Composite bouquets are a relatively new trend in wedding flowers. These bouquets are comprised of either one large bloom or a variety of flowers that have been arranged in a way that makes the bouquet look like one single bloom. While uncommon, these bouquets are truly breathtaking when done correctly.
Hand tied bouquets have a purposely rustic look, making them perfect for laidback outdoor weddings. The flowers within this bouquet all feature stems of differing lengths, which creates a more casual appearance. These stems are then clustered together and tied with a decorative ribbon so they are easy to carry in the hand. Essentially, cluster bouquets look like the bride randomly picked wild flowers and carried them down the aisle.
Crescent bouquets are elegant, somewhat elaborate arrangements that pair flowers and greenery together. Rather than forming a traditional “round” shape at the top, the blooms sit in the middle while the greenery extends outward on each side to create a gently sloped arrangement.
Single stem bouquets are a sleek and sophisticated option. These minimalistic bouquets consist of one single stem that is usually adorned with a decorative ribbon. Although more common for bridesmaids than brides, their uniqueness makes them just as visually impactful as a traditional posy bouquet.
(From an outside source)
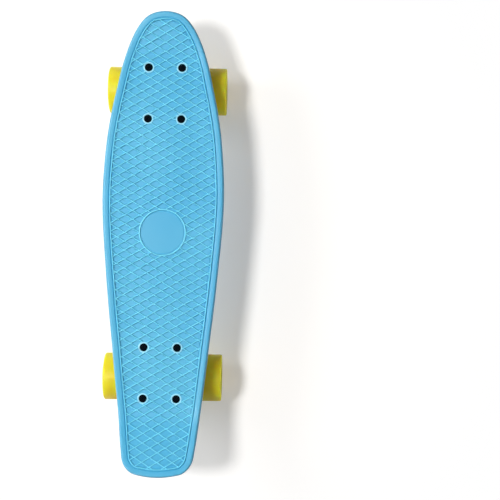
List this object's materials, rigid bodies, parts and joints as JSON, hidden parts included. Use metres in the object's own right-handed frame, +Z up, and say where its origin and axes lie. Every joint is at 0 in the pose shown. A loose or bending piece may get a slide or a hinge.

Pomander bouquets are a round sphere of flowers. They are carried around the wrist by a decorative ribbon loop. Incredibly charming, they essentially resemble Edwardian Kissing Knots. Although traditionally carried by flower girls, these unique bouquets are becoming more and more popular for members of the bridal party.
Pageant / Presentation
Pageant or Presentation bouquets are a unique take on wedding flowers. This oversized assortment of flowers and greenery isn’t meant to be carried in the hand. Rather, it is carried down the aisle in the crook of the arm, much like how flowers are carried in beauty pageants. These bouquets also have a rustic, laidback feel about them and are perfect for bohemian or outdoor weddings.